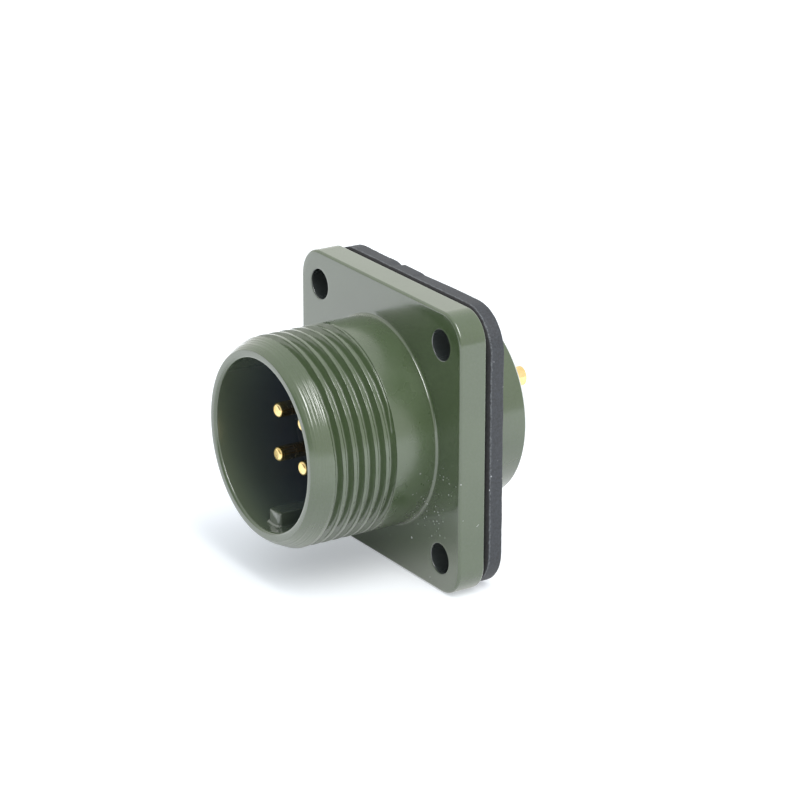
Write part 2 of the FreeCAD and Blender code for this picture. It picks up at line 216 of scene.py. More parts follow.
# and as (y, z, radius) on the gasket's right side
RUBBER_SPECKS = [
    (-1.41, -2.16, 0.09), (-1.6, -3.61, 0.08), (-0.1, -2.63, 0.06), (-1.27, 10.06, 0.05),
    (-1.0, 7.57, 0.05), (-1.1, 6.21, 0.04), (-0.72, 4.85, 0.04), (-1.5, -11.4, 0.05),
    (-0.6, -12.12, 0.05)]
# The finer dust round the barrel's foot, as (point, inner reach, outer reach, share of the cells)
CLUSTERS = [
    ((10.4, FLANGE_FRONT, -7.6), 1.0, 4.6, 0.62),
    ((12.6, FLANGE_FRONT, -3.2), 0.5, 4.0, 0.6)]
# The share of a placed speck's radius that the dust covers fully
SPECK_CORE = 0.7

# Colours and surfaces. A gloss is a range of roughness
OLIVE_DARK = (0.052, 0.085, 0.029, 1)
OLIVE_LIGHT = (0.062, 0.098, 0.037, 1)
OLIVE_GRAIN = (0.078, 0.108, 0.056, 1)
# Painted light at the socket's mouth, and the darker, bluer painted shade it fades to deeper in the bore
BORE_PAINTED_LIGHT = (0.125, 0.152, 0.098, 1)
BORE_PAINTED_SHADE = (0.080, 0.099, 0.122, 1)
HOLE_WALL = (0.060, 0.068, 0.064, 1)
PAINT_DUST = (0.66, 0.67, 0.66, 1)
PAINT_GLOSS = (0.16, 0.22)
COAT_ROUGHNESS = 0.12
PLAIN_DULLER = 0.09
FOOT_GLOSSIER = 0.08
FOOT_COAT_GLOSSIER = 0.06
DUST_ROUGHER = 0.6
CRUMB_EDGE = (0.25, 0.16)
CRUMB_STRENGTH = 0.6
RUBBER_DARK = (0.012, 0.014, 0.018, 1)
RUBBER_LIGHT = (0.052, 0.057, 0.068, 1)
# A painted highlight, pale and broken, along the edge of the gasket's dark front band
RUBBER_PAINTED_HIGHLIGHT = (0.16, 0.17, 0.18, 1)
# Painted shade for the gasket's front edge where it meets the flange
RUBBER_PAINTED_SHADE = (0.003, 0.003, 0.004, 1)
RUBBER_DUST = (0.62, 0.63, 0.65, 1)
RUBBER_GLOSS = (0.46, 0.66)
CREASE_ROUGHER = 0.3
GOLD_WARM = (0.96, 0.70, 0.27, 1)
GOLD_PALE = (1.0, 0.79, 0.40, 1)
GOLD_SHAFT = (0.80, 0.66, 0.44, 1)
GOLD_GLOSS = (0.16, 0.28)
INSULATOR_DARK = (0.010, 0.011, 0.014, 1)
INSULATOR_LIGHT = (0.020, 0.021, 0.026, 1)
INSULATOR_GLOSS = (0.38, 0.5)
STEEL_DARK = (0.36, 0.36, 0.37, 1)
STEEL_LIGHT = (0.52, 0.52, 0.53, 1)
STEEL_GLOSS = (0.28, 0.42)
# Two ranges of a noise's values, a wide and a narrow one, that recipes stretch to other ranges
NOISE_RANGE = (0.3, 0.7)
NOISE_MIDDLE = (0.35, 0.65)

# Stage. Levels are brightnesses, and 1 is white
FLOOR = shell_low[2] * MM
FLOOR_HALF = 3.0
FLOOR_DARK = 0.71
FLOOR_LIGHT = 0.73
# A painted shadow: the floor's glow for the camera dips round this point under the barrel
PAINTED_SHADOW_CENTRE = (-3, -11, FLOOR / MM)
# A painted shade in reflections: the floor's glow that reflections see is dimmed round this point
REFLECTED_SHADE_CENTRE = (-12, -4, FLOOR / MM)
# How a level changes between two distances in metres, as (near, far, level near, level far)
OPEN_FLOOR = (0.10, 0.60, 0.50, 1.0)
PAINTED_SHADOW_DIP = (0.0, 0.020, 0.16, 0.0)
MIRRORED_NEAR = (0.006, 0.026, 0.05, 0.47)
MIRRORED_FAR = (0.040, 0.064, 0.0, 0.15)
FILL = 0.32
SKY = 1.0
FILL_TINT = (0.90, 0.97, 1.04)
FRONT_LEVEL = 0.26
TOP_LEVEL = 0.95
# The directions, as Y and as Z, over which the darker front and the top fade in for reflections
FRONT_EDGE = (-0.92, -0.6)
TOP_EDGE = (0.6, 0.95)
WHITE = (1, 1, 1, 1)
WARM_WHITE = (1, 1, 0.97, 1)
COOL_WHITE = (0.92, 0.95, 1.0, 1)
LAMP_DIRECTION = (0.57, -0.05, 0.81)
LAMP_DISTANCE = 0.8
LAMP_WIDTH = 0.34
LAMP_HEIGHT = 0.7
LAMP_POWER = 4.2
LAMP_LAYERS = (0.3, 0.5, 0.7, 0.85, 1.0)
LAMP_LAYER_GAP = 0.002

# Camera, fitted to the photograph
AZIMUTH = math.radians(57.435)
ELEVATION = math.radians(20.579)
ROLL = math.radians(-0.022)
CAMERA_DISTANCE = 356.169
PHOTO_SIDE_PIXELS = 800
FOCAL_PIXELS = 3445.916
AIM_PIXEL = (378.697, 419.315)
SENSOR_WIDTH = 36
CLIP_START = 0.01


# Mesh tools
def softened(points, steps=3):
    """An open line through (a, b, radius) points, with an arc of that radius at each inner one."""
    longest_share = 0.48
    straight = math.pi - 0.01
    line = [np.array(points[0][:2], float)]
    for before, corner, after in zip(points, points[1:], points[2:]):
        here = np.array(corner[:2], float)
        back = np.array(before[:2], float) - here
        ahead = np.array(after[:2], float) - here
        room = longest_share * min(np.linalg.norm(back), np.linalg.norm(ahead))
        back /= np.linalg.norm(back)
        ahead /= np.linalg.norm(ahead)
        opening = math.acos(max(-1.0, min(1.0, float(back @ ahead))))
        if corner[2] == 0 or opening > straight:
            line.append(here)
            continue
        reach = min(corner[2] / math.tan(opening / 2), room)
        radius = reach * math.tan(opening / 2)
        middle = (back + ahead) / np.linalg.norm(back + ahead)
        centre = here + middle * radius / math.sin(opening / 2)
        first = (here + back * reach - centre) / radius
        last = (here + ahead * reach - centre) / radius
        turn = math.atan2(first[0] * last[1] - first[1] * last[0], float(first @ last))
        for step in range(steps + 1):
            angle = turn * step / steps
            arm = [first[0] * math.cos(angle) - first[1] * math.sin(angle),
                   first[0] * math.sin(angle) + first[1] * math.cos(angle)]
            line.append(centre + radius * np.array(arm))
    line.append(np.array(points[-1][:2], float))
    return np.array(line)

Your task
Please give an exact restatement of only the lines from the beginning of the material above to the line with "SPECK_CORE = 0.7", inclusive.

Full output
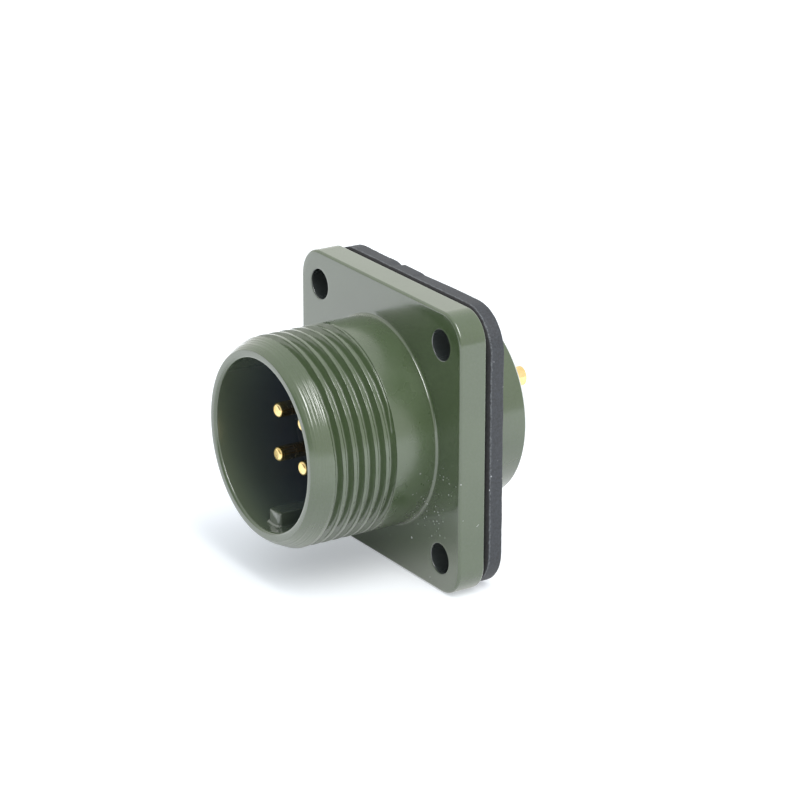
Write part 2 of the FreeCAD and Blender code for this picture. It picks up at line 216 of scene.py. More parts follow.
# and as (y, z, radius) on the gasket's right side
RUBBER_SPECKS = [
    (-1.41, -2.16, 0.09), (-1.6, -3.61, 0.08), (-0.1, -2.63, 0.06), (-1.27, 10.06, 0.05),
    (-1.0, 7.57, 0.05), (-1.1, 6.21, 0.04), (-0.72, 4.85, 0.04), (-1.5, -11.4, 0.05),
    (-0.6, -12.12, 0.05)]
# The finer dust round the barrel's foot, as (point, inner reach, outer reach, share of the cells)
CLUSTERS = [
    ((10.4, FLANGE_FRONT, -7.6), 1.0, 4.6, 0.62),
    ((12.6, FLANGE_FRONT, -3.2), 0.5, 4.0, 0.6)]
# The share of a placed speck's radius that the dust covers fully
SPECK_CORE = 0.7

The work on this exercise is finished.